When We Welcome Babies, We Welcome Jesus
Mark 9:36-37 provides an account of our Lord’s stance on little children. “And he took a child and put him in the midst of them, and taking him in his arms, he said to them, ‘Whoever receives one such child in my name receives me, and whoever receives me, receives not me but him who sent me.’”
As with most of his teaching, Jesus makes a shocking statement that turns our expectations upside down. In a world where children are to be seen but not heard, Jesus’ statement elevates the lowliest. There is nothing more dependent and “lowly” than a baby and their cries are determinedly defiant to etiquette and protocol. They are helpless, drooling little clones of ourselves who act on pure instinct. They are also the most natural, normal, and wonderful “ordinary miracles” of life. Miracles in that the whole concept of reproduction and birthing a human being with a varied mix of mom and dad’s traits is kind of mind-blowing when you think about it for long enough; ordinary in that this is just how God made things and it's been happening since life first started.

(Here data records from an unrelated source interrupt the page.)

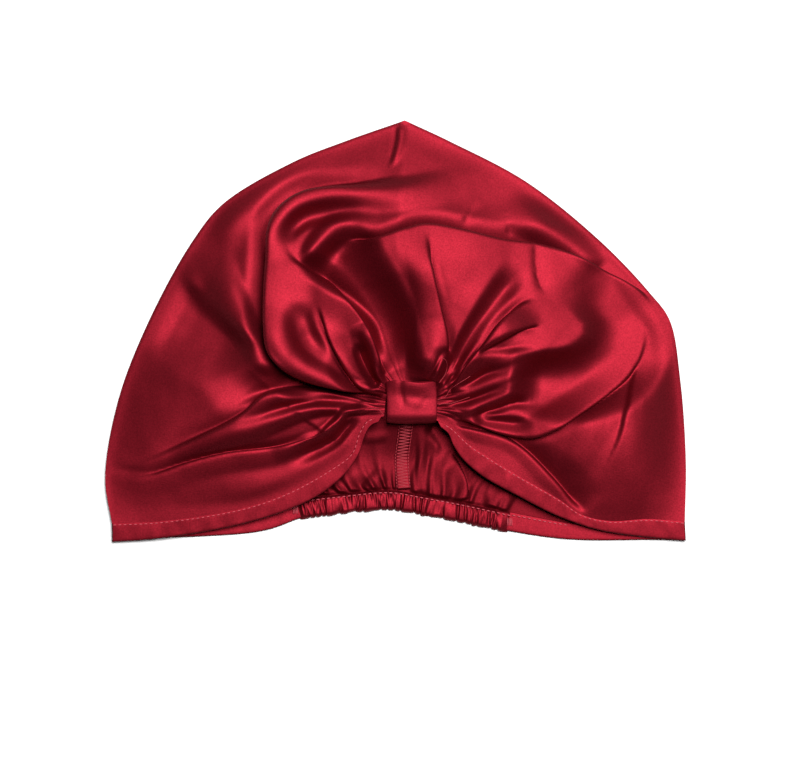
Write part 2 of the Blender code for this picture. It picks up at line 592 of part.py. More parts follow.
def build():
    for old in list(bpy.data.objects):
        bpy.data.objects.remove(old)
    silk = satin("silk_satin", SILK_RED, 0.38)
    thread = satin("overlocked_seam", SEAM_RED, 0.6)
    casing_start, casing_end = CASING_SPAN
    apart = SEAM_GAP / FLAT_WIDTH
    pieces = [
        cloth_piece("crown_front", FRONT_GRID, front_cloth, silk),
        cloth_piece("crown_back", BACK_GRID, back_cloth, silk),
        cloth_piece("front_hem_left", FRONT_HEM_GRID, front_hem(LEFT_LINE, LEFT_EDGE), silk),
        cloth_piece("front_hem_right", FRONT_HEM_GRID, front_hem(RIGHT_LINE, RIGHT_EDGE), silk),
        cloth_piece("back_hem_left", BACK_HEM_GRID, back_hem(0.004, casing_start - apart, True), silk),
        cloth_piece("back_hem_right", BACK_HEM_GRID, back_hem(casing_end + apart, 0.996, False), silk),
        cloth_piece("nape_casing", CASING_GRID, nape_casing, silk),
        cloth_piece("knot_band", BAND_GRID, knot_band, silk),
        cloth_piece("back_seam", SEAM_GRID, back_seam, thread),
    ]
    centre_on_floor(pieces)


build()
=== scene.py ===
# A silk sleep turban: a bag of red satin, gathered into a knot band at the front and
# onto elastic at the nape. It lies on its back, and the camera looks down on the knot.
import math
from collections import namedtuple

import bmesh
import bpy
import numpy as np
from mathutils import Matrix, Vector, noise


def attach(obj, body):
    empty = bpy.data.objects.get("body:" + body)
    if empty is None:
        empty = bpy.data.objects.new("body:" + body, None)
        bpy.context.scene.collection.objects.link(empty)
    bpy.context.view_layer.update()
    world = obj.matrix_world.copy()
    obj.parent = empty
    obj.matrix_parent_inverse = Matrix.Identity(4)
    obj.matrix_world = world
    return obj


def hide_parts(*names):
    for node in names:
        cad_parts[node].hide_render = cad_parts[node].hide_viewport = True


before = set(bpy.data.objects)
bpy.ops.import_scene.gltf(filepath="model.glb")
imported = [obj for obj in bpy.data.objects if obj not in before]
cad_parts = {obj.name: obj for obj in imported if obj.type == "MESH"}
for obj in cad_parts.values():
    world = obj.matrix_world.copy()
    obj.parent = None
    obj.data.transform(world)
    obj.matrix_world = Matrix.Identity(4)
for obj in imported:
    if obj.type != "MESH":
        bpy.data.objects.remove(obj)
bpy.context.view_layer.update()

# The front cloth is one big half-round of silk satin. Its straight edge is gathered
# into the knot, and all the fullness stands over the back cloth as a fan of folds.
# Places are shares in hundredths of the bag's width and length, from its middle.
BAG_WIDTH = 0.2925
BAG_LENGTH = 0.213
SATIN_RED = (0.12, 0.0052, 0.0100, 1.0)
FRONT_CUT = (0.60, 0.17)
FRONT_GRID = (420, 208)
OUTWARD = 1.25

# How high the bag puffs up, and how it comes down to the side folds.
PUFF = 0.0245
SIDE_REACH = 0.066
SIDE_EASE = 0.006
SIDE_ROUND = 0.0005
SIDE_HEIGHT = 0.0008
# The knot's place and height, how far round it the cloth comes down, and its band.
KNOT_PLACE = (2.65, -16.8)
KNOT_HEIGHT = 0.0155
KNOT_REACH = 0.040
BAND_WIDTH = 0.025
BAND_DEPTH = 0.021
# The hem's height at the corners, how far in it holds the cloth down, and how steeply
# the cloth climbs from it: everywhere, towards the corners, and towards the right one.
CORNER_HEIGHT = 0.0042
HEM_REACH = 0.040
HEM_SLOPE = 0.01
CORNER_SLOPE = 0.24
RIGHT_SLOPE = 0.20
SLOPE_REACH = 0.030
# A full fold's height and width, how far its crest leans over, and how much a crisp
# hollow is pinched together.
FOLD_HEIGHT = 0.015
FOLD_REACH = 0.010
FOLD_LEAN = 0.25
CRISP_HOLLOW = 0.25
CREASE_PINCH = 0.14
PINCH_REACH = 0.008
# How wide an edge's wall is, and how far its high side hangs over the low one.
EDGE_STEP = 0.0013
EDGE_PUSH = 0.0042
# Fine gathers round the knot. They start and end at a distance from its middle, each
# over a length.
FINE_GATHERS = 25
GATHER_HEIGHT = 0.0012
GATHER_START = (0.008, 0.005)
GATHER_END = (0.014, 0.022)
# Folds and edges grow over these lengths from the knot, the side folds and the hem.
KNOT_FADE = 0.012
FOLD_FADE = (0.014, 0.009)
EDGE_FADE = (0.005, 0.004)
RIPPLE_HEIGHT = 0.0011
SETTLING = 2

LEFT_SIDE = (
    (-48.8, -45.5), (-50.0, -34.5), (-47.8, -16.2), (-42.5, 2.6), (-35.0, 21.4),
    (-29.7, 30.3), (-17.7, 40.1), (-8.6, 45.1), (1.6, 50.0),
)
RIGHT_SIDE = (
    (1.6, 50.0), (9.7, 44.8), (22.6, 35.4), (35.3, 21.4), (43.8, 9.2), (47.3, 2.6),
    (49.1, -11.5), (50.0, -30.3), (49.8, -45.1),
)
LEFT_STITCHING = (
    (-2.0, -20.0), (-4.7, -20.9), (-6.1, -23.7), (-7.4, -28.6), (-11.2, -32.6),
    (-18.0, -37.8), (-24.9, -41.3), (-33.4, -43.7), (-42.0, -45.1), (-48.8, -45.5),
)
RIGHT_STITCHING = (
    (6.9, -20.9), (9.3, -22.5), (12.7, -26.8), (20.4, -33.6), (28.1, -39.7),
    (31.9, -43.2), (36.7, -44.8), (43.5, -44.4), (49.8, -45.1),
)
KNOT_MOUTH = (
    (-0.90, -0.60), (-0.96, 0.10), (-0.84, 0.62), (-0.42, 0.80), (0.00, 0.84),
    (0.42, 0.80), (0.84, 0.62), (0.96, 0.10), (0.88, -0.64),
)

# A fold follows path. Its height is a share of FOLD_HEIGHT, below zero for a hollow,
# and left and right are its widths at both ends, as shares of FOLD_REACH. It rises
# and falls over these shares of its length. One with rise 0 leaves the knot at 0.4 of
# its height. crisp goes from 0, round, to 1, creased. A crest leans to its narrow side.
Fold = namedtuple("Fold", "path height left right rise fall crisp")
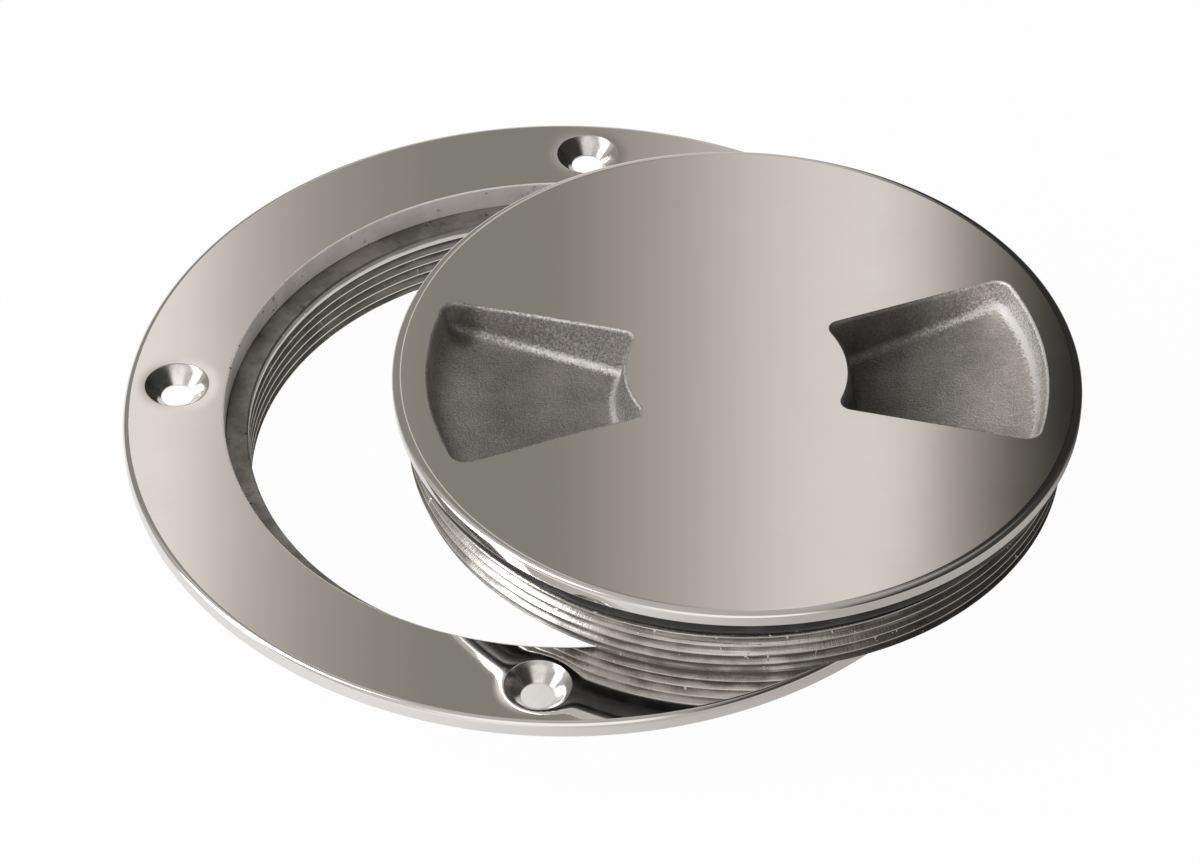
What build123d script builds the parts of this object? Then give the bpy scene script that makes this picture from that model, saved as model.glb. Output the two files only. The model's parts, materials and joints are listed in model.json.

It is also ordinary and normal for a baby to cry; no one should be surprised by that. That is simply how God designed the baby to communicate with his or her parents. It is a universal thing. Therefore, parents do not need to be worried about bothering other people when their babies cry, especially at church.
Everyone else at church that has a child also knows exactly what it is like to have a crying child in the worship service. Anyone who does not yet have a child needs to experience said crying baby and be discipled so that when it is their turn they can honor God with how they handle it. Those with babies are teaching those without how to be adults about it. Likewise, parents of older children are teaching those with toddlers, and parents of toddlers are teaching parents with babies. Crying babies are a blessing from God, and hearing them in the worship service should spark praises of joy for the parents.
Options For Our Parents
Nevertheless, the real issue is probably not that your crying baby is distracting others, but rather distracting yourself. In discussing this with our current Kid’s Director Kristen Pudleiner, she told me, “I have learned that while I can focus with other people's babies around me making noise in service, I have been the least focused with my own baby in my lap. I’m figuring out my balance. I want her to be good at attending service some, but I also want to be able to serve or focus on the sermon.”
Parents inherently have an increased self-awareness when their child makes too much noise in a quiet place, yet in a family of grace, those concerns should be lowered. There is no need for insecurity. It is always going to be a tension that parents have to hold between having a baby or child in service, and when to step out of service in an effort to serve their neighbors in the pews.
There must be a guiding framework for navigating that tension: Do unto others. Romans 12:10 ESV says, “Love one another with brotherly affection. Outdo one another in showing honor.” Other translations render it, “in honor giving preference to one another.” That means that for the parent, give preference to your neighbor worshipping alongside you, and for the neighbor sharing your pew, give preference to the parent. If we are all trying to outdo each other in showing honor, then there won't be an issue.
Options exist for the parents at our church, and it needs to be stressed that these options exist for you, you do not exist for them (Mark 2:27-28). Parents at The Well have the freedom to go wherever they need to in order to feel comfortable. Hallways, atriums, the courtyard, and the nursing room all exist as a way to serve our parents. The nursing room has a speaker so you can hear the sermon, and it is equipped with rocking chairs and a changing table with diaper supplies ready to go and free to use. And if you desire, we have a dedicated and background-checked team ready to serve you by watching your baby and teaching your older children the gospel through Lifeway’s The Gospel Project curriculum as well as the New City Catechism. We have rooms for babies, with cribs and pack-and-plays, as well as classrooms for toddlers and children in early education. Whatever you need, use it, for it is God’s grace upon you.
The Lord Disciples Us Through Crying Babies
By God’s design and providence, parents are the primary disciple-makers of their children, yet God uses the children to make disciples of their parents. I never realized how mentally weak I was until Sam, who by all accounts is really not a fussy baby at all, screamed for the first time. God is making my wife and me into a better daughter and son by giving us our boy, teaching us how to endure suffering, and having us learn how to parent and raise our child to fear the Lord.
Likewise, God is making disciples of those around you through your parenting. The church is a family of missionary servants who are disciples making disciples, and therefore we grow together and are shaped together as a community of faith through God’s providential gifts of babies and children. In a family, no one should begrudge the cries of their youngest family member, but unite to be a blessing in generational discipleship. Likewise, for the family of God, let us receive crying babies with joy that we may be received by Jesus with joy.